Podemos aplicar este mismo enfoque a los interiores de oficinas, plazas públicas, museos, escuelas e incluso centros comerciales, donde ofrecer una plataforma que modula el ritmo de las actividades debería verse no como una pérdida, sino como parte de la experiencia de habitar. Cuando discutimos la calidad espacial, a menudo la encontramos entrelazada con la calidad del tiempo.


Generalmente, esta idea de bienestar y pausa a través de la arquitectura requiere una mirada contextualizada para la reflexión.

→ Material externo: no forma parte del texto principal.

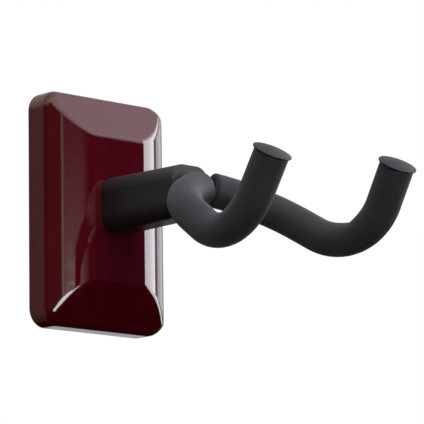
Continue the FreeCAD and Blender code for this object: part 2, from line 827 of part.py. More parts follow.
def carried(shape, edge):
    """The surface that a rim sweeps along one leg or bend, and the rim where it ends up."""
    end = shape.copy()
    if isinstance(edge.Curve, Part.Circle):
        turn = math.degrees(edge.LastParameter - edge.FirstParameter)
        end.rotate(edge.Curve.Center, edge.Curve.Axis, turn)
        return shape.revolve(edge.Curve.Center, edge.Curve.Axis, turn), end
    step = edge.valueAt(edge.LastParameter) - edge.valueAt(edge.FirstParameter)
    end.translate(step)
    return shape.extrude(step), end


def swept(name, path, diameter, bore=None):
    """A bar, or a tube when it has a bore, made of one cylinder or torus for each leg or bend."""
    section = section_at_start(path, diameter, bore)
    faces = [section.copy()]
    for edge in path.OrderedEdges:
        for rim in section.Wires:
            faces += carried(rim, edge)[0].Faces
        section = carried(section, edge)[1]
    faces.append(section)
    shell = Part.makeShell(faces)
    shell.sewShape()
    solid = Part.makeSolid(shell)
    if solid.Volume < 0:
        solid.reverse()
    bar = doc.addObject("Part::Feature", name)
    bar.Label = name
    bar.Shape = solid
    return bar


def shortened(points, length):
    """The same points with the last leg cut back by length."""
    back = (points[-2] - points[-1]).normalize()
    return points[:-1] + [points[-1] + back * length]


def make_yoke_rod():
    """One steel rod bent into both prongs. Each end stops under the face of its cap."""
    end_gap = cell("cap_thickness")
    points = shortened(yoke_points(), end_gap)
    points = shortened(points[::-1], end_gap)
    shoulder, heel = cell("shoulder_bend_radius"), cell("heel_bend_radius")
    radii = [heel, shoulder, cell("centre_bend_radius"), shoulder, heel]
    return swept("yoke_rod", centre_line(points, radii), cell("rod_diameter"))


def prong_points(side):
    """Corners of one prong, from the start of its padding to the tip."""
    points = yoke_points()
    if side == LEFT:
        points = points[::-1]
    centre, shoulder = points[3:5]
    start = centre + (shoulder - centre).normalize() * cell("sleeve_start")
    return [start] + points[4:]


def tip_placement(side):
    """At the outer face of a prong's cap, with local Z pointing out along the rod."""
    before, tip = prong_points(side)[-2:]
    return Placement(tip, Rotation(Vector(0, 0, 1), tip - before))


def make_sleeve(name, side):
    """Padding from the centre bend to the cap, opened out at its end for the cap's skirt."""
    points = shortened(prong_points(side), cell("cap_thickness"))
    radii = [cell("shoulder_bend_radius"), cell("heel_bend_radius")]
    bore = cell("rod_diameter") + 2 * cell("sleeve_fit")
    tube = swept(f"{name}_tube", centre_line(points, radii), cell("sleeve_diameter"), bore)
    mouth = doc.addObject("Part::Cylinder", f"{name}_mouth")
    mouth.setExpression("Radius", in_sheet("cap_skirt_diameter / 2 + sleeve_fit"))
    mouth.setExpression("Height", in_sheet("cap_skirt_depth + cap_thickness + mouth_spare"))
    depth = cell("cap_skirt_depth") + cell("cap_thickness") + cell("mouth_spare")
    mouth.Placement = tip_placement(side) * Placement(Vector(0, 0, -depth), Rotation())
    return cut(name, tube, mouth)


def make_cap(name, side):
    """End cap: a thin domed flange over the padding and a skirt over the rod's end."""
    body = new_body(name)
    profile = new_sketch(body, "profile", "XZ_Plane")
    bore = "rod_diameter / 2 + cap_fit"
    under = "0 - cap_thickness"
    skirt_end = "0 - cap_thickness - cap_skirt_depth"
    outline(profile, (
        ("0", under), (bore, under), (bore, skirt_end), ("cap_skirt_diameter / 2", skirt_end),
        ("cap_skirt_diameter / 2", under), ("cap_diameter / 2 - cap_rim", under),
        ("cap_diameter / 2", f"{under} + cap_rim"), ("cap_diameter / 2", "0 - cap_dome"), ("0", "0"),
    ), arcs={7: "( cap_diameter * cap_diameter / 4 + cap_dome * cap_dome ) / ( 2 * cap_dome )"})
    revolve(body, profile)
    body.Placement = tip_placement(side)
    return body


# ---------------------------------------------------------------- checks and files

def check_document():
    for item in doc.Objects:
        if "Invalid" in item.State or "Error" in item.State:
            raise RuntimeError(f"{item.Name} failed: {item.State}")


def write_parts(nodes):
    os.makedirs(OUTPUT_FOLDER, exist_ok=True)
    for node in nodes:
        shape = node.Shape
        if shape.isNull() or not shape.isValid() or not shape.Solids:
            raise RuntimeError(f"{node.Label} has no valid solid")
        shape.exportStep(os.path.join(OUTPUT_FOLDER, f"{node.Label}.step"))


def main():
    rod = make_yoke_rod()
    nodes = [
        make_wood_block(), make_back_plate(), make_plate_screws(),
        make_arm(), make_anchor_block(), make_anchor_pin(),
        make_arm_bolts(), make_bolt_lock_washers(),
        make_bush("pivot_bush_front", ARM_END, "-",
                  f"( {WALL_MIDDLE} - bush_gap / 2 )", "bush_flange_front"),
        make_bush("pivot_bush_rear", CAVITY_END, "+",
                  f"( {WALL_MIDDLE} + bush_gap / 2 )", "bush_flange_rear"),
        make_pivot_shaft(rod), make_disc_spring(),
        plain_ring("pivot_washer", "thread_diameter + 2 * washer_clearance", "washer_diameter",
                   WASHER_FRONT, NUT_FRONT),
        make_lock_nut(), make_lock_nut_insert(), rod,
        make_sleeve("sleeve_left", LEFT), make_sleeve("sleeve_right", RIGHT),
        make_cap("cap_left", LEFT), make_cap("cap_right", RIGHT),
    ]
    doc.recompute()
    check_document()
    write_parts(nodes)


main()
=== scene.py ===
import json
import math
import random

import bmesh
import bpy
from mathutils import Matrix, Quaternion, Vector


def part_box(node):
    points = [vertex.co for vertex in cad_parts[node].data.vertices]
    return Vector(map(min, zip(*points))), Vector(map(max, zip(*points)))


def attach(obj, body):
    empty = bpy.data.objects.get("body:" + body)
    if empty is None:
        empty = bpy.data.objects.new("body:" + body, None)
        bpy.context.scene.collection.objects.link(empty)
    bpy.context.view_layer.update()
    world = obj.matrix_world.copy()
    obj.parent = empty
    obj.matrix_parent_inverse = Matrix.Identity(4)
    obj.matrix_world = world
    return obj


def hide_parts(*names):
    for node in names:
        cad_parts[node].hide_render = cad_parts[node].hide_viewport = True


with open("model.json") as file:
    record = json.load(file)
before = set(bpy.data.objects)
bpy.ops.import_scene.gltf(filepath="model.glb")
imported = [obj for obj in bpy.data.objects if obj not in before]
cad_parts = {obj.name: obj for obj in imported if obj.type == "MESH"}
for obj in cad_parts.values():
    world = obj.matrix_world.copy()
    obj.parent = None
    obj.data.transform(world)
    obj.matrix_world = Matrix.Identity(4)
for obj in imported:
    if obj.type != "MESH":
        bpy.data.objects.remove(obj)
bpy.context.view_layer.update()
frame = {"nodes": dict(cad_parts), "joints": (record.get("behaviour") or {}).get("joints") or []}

# A wall guitar hanger: a lacquered wooden block, a black arm and a yoke with two padded
# prongs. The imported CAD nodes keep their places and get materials. The padding and the
# end caps are modelled here in finer detail. Metres, +Z up, the wall is the plane y = 0.

MM = 0.001
SIDES = {"left": -1, "right": 1}

# ---------------------------------------------------------------- sizes

# centre line of one prong, measured from the swivel: across, forward of it and above it
SHOULDER = (25.4 * MM, 6.6 * MM, -5.4 * MM)
HEEL = (36.6 * MM, 53.4 * MM, -35.3 * MM)
TIP = (35.2 * MM, 77.6 * MM, 2.0 * MM)
SHOULDER_BEND = 37.0 * MM
HEEL_BEND = 25.5 * MM

# the swivel on the arm's axis, and how far round it the yoke rests
SWIVEL = Vector(frame["joints"][0]["pos_m"])
YOKE_SWING = Quaternion((0, 1, 0), math.radians(-2.7))

# where the lacquer ends: round the back plate, in front of it and on the block's back
RECESS_MARGIN = 0.6 * MM
RECESS_PAINT_EDGE = 3.0 * MM
BACK_PAINT_EDGE = 0.3 * MM

# painted light: the wood's colour changes from the front panel's cooler tone, painted for the cool
# light on the front, to the slopes' warmer tone, painted for the warm light on the sides, between
# these distances from x = 0
LIGHT_TINT_FRONT_EDGE = 14.0 * MM
LIGHT_TINT_SIDE_EDGE = 32.0 * MM

# foam sleeve on the rod; diameters, and how far from the swivel it starts
ROD = 8.0 * MM
BORE = ROD + 0.1 * MM
PADDING = 14.4 * MM
PADDING_START = 3.1 * MM
PADDING_LIP = 0.7 * MM

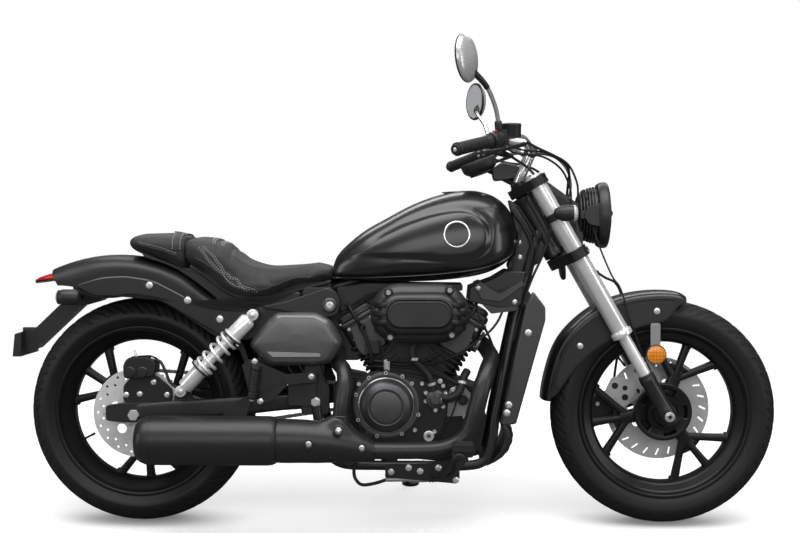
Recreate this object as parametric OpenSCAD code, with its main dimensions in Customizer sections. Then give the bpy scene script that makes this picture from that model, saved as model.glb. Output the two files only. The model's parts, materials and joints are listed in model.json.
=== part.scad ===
// Cruiser motorcycle with a V-twin engine, parked on its side stand.
// Millimetres. Bike frame: X forward, Y to the rider's left, Z up, drawn upright and then leaned.

/* [Overall] */
// Distance between the two axles
wheelbase = 1420; // [1180:5:1704]
// Lean to the left on the side stand, in degrees
lean = 10; // [2:0.5:14]
// Rake of the steering axis from the vertical, in degrees
rake = 29.5; // [22:0.5:36]
// Width across the ends of the handlebar grips
bar_w = 790; // [640:5:950]

/* [Front wheel] */
// Outer radius of the front tyre
front_tyre_r = 304; // [290:1:320]
// Width of the front tyre
front_tyre_w = 110; // [90:1:118]
// Radius of the front brake disc
front_disc_r = 142; // [110:1:160]

/* [Rear wheel] */
// Outer radius of the rear tyre
rear_tyre_r = 306; // [290:1:310]
// Width of the rear tyre
rear_tyre_w = 150; // [120:1:158]
// Radius of the rear brake disc
rear_disc_r = 120; // [95:1:140]
// Radius of the rear sprocket
sprocket_r = 84; // [60:1:100]

/* [Fork] */
// Distance between the centre lines of the two fork legs
fork_spread = 188; // [184:1:230]
// Offset of the fork legs ahead of the steering axis
yoke_off = 45; // [30:1:60]
// Radius of the bright fork sleeve
sleeve_r = 23; // [16:0.5:25]
// Diameter of the handlebar tube
bar_d = 22; // [18:0.5:28]

/* [Body] */
// Half width of the fuel tank at its widest
tank_half_w = 150; // [120:1:180]
// Half width of the rider's seat at its widest
seat_half_w = 150; // [120:1:180]
// Half width across the rear fender's skirts
fender_half_w = 100; // [90:1:101]

/* [Exhaust] */
// Radius of the muffler
muffler_r = 64; // [50:1:70]
// Radius of the header pipes
pipe_r = 22; // [16:0.5:24]

/* [Fit] */
// Gap left between two pieces that are bolted together
seat_gap = 0.3; // [0.1:0.05:0.6]
// Radial clearance of an axle or pin in its bore
pin_gap = 0.05; // [0.01:0.01:0.1]

/* [Hidden] */
dwb = (wheelbase - 1420) / 2;
axle_rx = -wheelbase / 2;
axle_fx = wheelbase / 2;
axle_rz = rear_tyre_r;
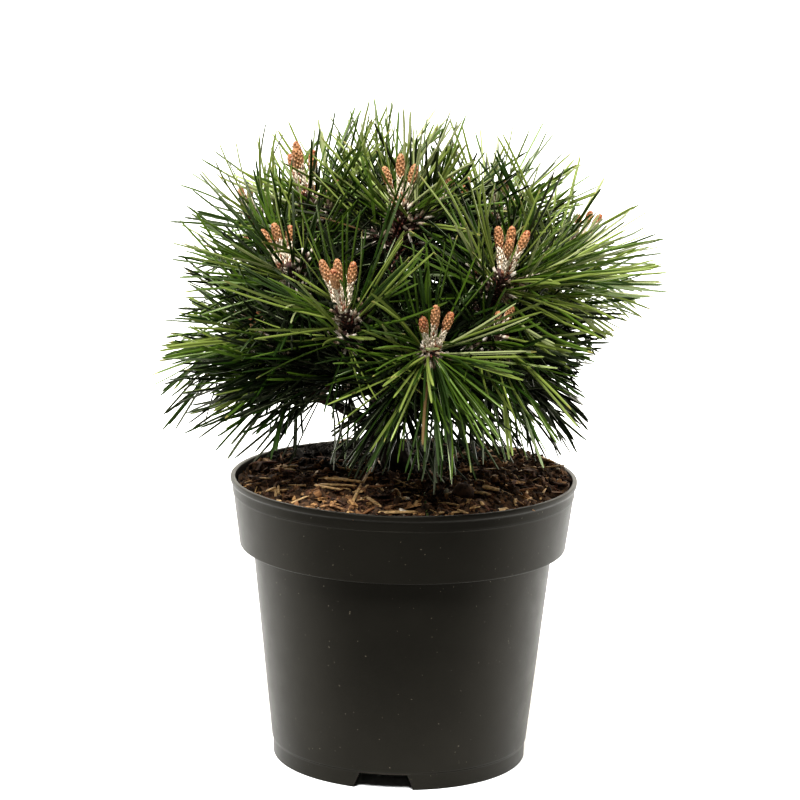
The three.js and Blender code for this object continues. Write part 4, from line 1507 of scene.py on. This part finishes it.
def sprays(settings):
    """The needle pairs. One that would leave the plant's reach is shorter, or is left out."""
    rng = RNG(5)
    noise.seed_set(1)
    root, heading, axis, size, bend, owner = spray_rows(settings, rng)
    low = np.array(CAD_BOX[0]) / MM + CLEAR["box"]
    high = np.array(CAD_BOX[1]) / MM - CLEAR["box"]
    lowest = SOIL_LEVEL + np.interp(root[:, 1], *SKIRT)
    floor = np.stack([np.full(len(root), low[0]), np.full(len(root), low[1]), lowest], axis=1)
    aim = heading + bend
    with np.errstate(divide="ignore", invalid="ignore"):
        room = np.where(aim > 0, (high - root) / aim, (floor - root) / aim)
    room = np.where(np.abs(aim) < TINY, np.inf, room).min(axis=1)
    outline = room_in_outline(seen(root), seen(root + aim * size[:, None])) * OUTLINE_RULE["over"]
    spared = rng.uniform(0, 1, len(root)) < OUTLINE_RULE["kept"]
    least = OUTLINE_RULE["least"]
    keep = (room > least * size) & ((outline > 1) | (outline > least) & spared)
    size = np.minimum(size * np.minimum(outline, 1), room)
    tip = root + aim * size[:, None]
    keep &= ~across_sky(root, tip, rng)
    starts, ends, radii, owners = obstacles()
    gap = segment_gap(root + heading * CLEAR["root"], tip, starts, ends) - radii
    gap[owner[:, None] == owners[None]] = FAR
    keep &= gap.min(axis=1) > CLEAR["limb"]
    parts = {"root": root, "heading": heading, "axis": axis, "size": size, "bend": bend, "owner": owner}
    return {name: part[keep] for name, part in parts.items()}


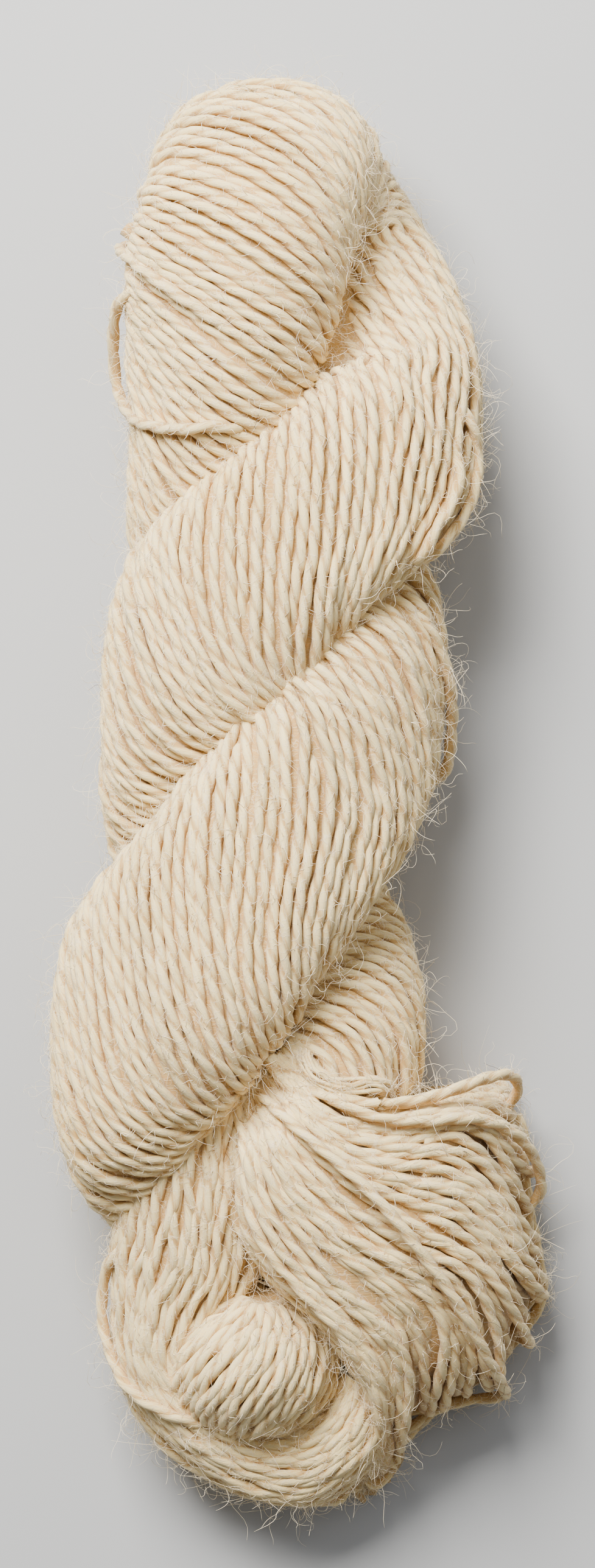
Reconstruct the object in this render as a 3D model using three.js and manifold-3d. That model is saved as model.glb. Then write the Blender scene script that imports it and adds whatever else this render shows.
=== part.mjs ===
// A twisted hank of two-ply wool yarn, lying on its side.
//
// Millimetres, +Z up. The hank lies along Y, with its fold at +Y and its end loop at -Y, and rests
// on the plane Z = 0. It is one soft body: two legs that wind round each other and meet in a fold
// at the top, and at the bottom the loop that one leg ends in, opened as a fan and a ring, with the
// other leg's end pushed up through it as a knob.

import * as THREE from 'three';
import { mergeVertices } from 'three/addons/utils/BufferGeometryUtils.js';
import Module from 'manifold-3d';

// The hank's legs. Each row is a station along the hank.
// turn is the angle of leg A round the hank's axis: 0 at the right, 90 on top, 180 at the left.
// Leg B is always opposite. out is half a leg's thickness away from the axis, side is half of it
// across, and thin is how much flatter a leg's lower side is where it dives under the other leg.
const LEG_COLUMNS = ['y', 'axisX', 'turn', 'radius', 'outA', 'sideA', 'outB', 'sideB', 'thin'];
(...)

Las ideas de Simmel surgieron en el contexto del rápido crecimiento de Berlín en el siglo XIX. Al mismo tiempo, Lefebvre formuló sus ideas en medio del proceso de reconstrucción de la posguerra en la Francia del siglo XX. Ambos enfoques responden a diferentes momentos históricos y condicionan una visión de bienestar derivada de ellos. Hoy, los datos económicos y demográficos muestran realidades contrastantes: sobrepoblación en Asia, disminución de la densidad poblacional en Europa, crecimiento acelerado en África, y desafíos climáticos en América Latina y el Caribe.
En este escenario, la calidad espacial parece ser el privilegio de las ciudades o áreas urbanas más desarrolladas, y las cuestiones urgentes prevalecen sobre la posibilidad de pausar o desacelerar el ritmo; puede ser difícil imaginar el bienestar vinculado al entorno construido. Sin embargo, es precisamente en esa pausa y en la arquitectura orientada al cuidado donde puede residir una de las claves para enfrentar muchos de los desafíos de hoy. Repensar el espacio como un aliado del bienestar no es un lujo, sino una necesidad ante un presente que exige nuevas formas de vivir más atentas, sostenibles y humanas.